GLOBAL BURDEN OF TRAUMA
In the year 2013 it was estimated that 973 million people sustained injuries that warranted health care and that injury accounted for 4.8 million deaths.29 It is estimated that about 16,000 people die from injuries every day. Eighty-five percent of all traumatic injuries occur in developing countries, and worldwide trauma is the leading cause of mortality in the 5 to 40 age group. Even in high-income countries, traumatic unintentional injuries, self-inflicted injuries, and injuries related to interpersonal violence account for the majority of deaths in the 15 to 45 age group.29 The additional burden of the sequelae from trauma with significant morbidities accounts for a very large part of the disability spectrum.

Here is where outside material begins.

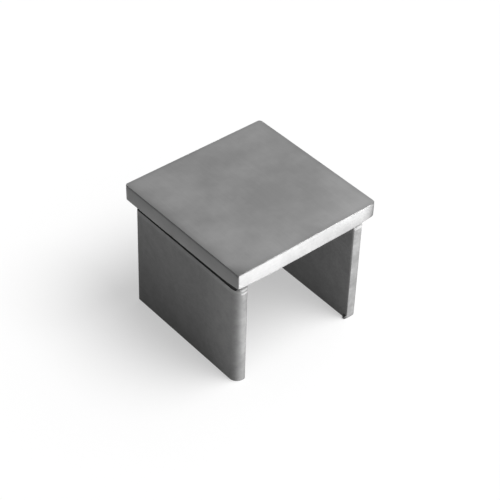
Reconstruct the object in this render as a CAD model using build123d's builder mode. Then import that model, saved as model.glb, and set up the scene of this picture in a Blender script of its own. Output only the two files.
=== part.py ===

The majority of traumatic deaths are due to road traffic accidents. Traffic accidents are estimated to account for 30% of deaths, globally.29 This number is higher in the low- and middle-income countries with 37% in India as per National Crime Record Bureau report in 2014. A vehicular accident is reported every 2 minutes and a death every 5 minutes on Indian roads.30 In India, the mortality rate for severe injuries (injury severity score of >16) is six times that of developed countries.30
There has been an increase in the incidence of intentional injuries that include self-inflicted and interpersonal violence. Data reported from the United Nations Office on Drugs and Crime suggest while the incidence of homicide is decreasing in Asia and Europe, it is increasing in South America and Eastern and Southern Africa.31 Self-harm is the second leading cause of death from injuries, and global trends suggest an uptick, particularly observed during the recent economic global downturn.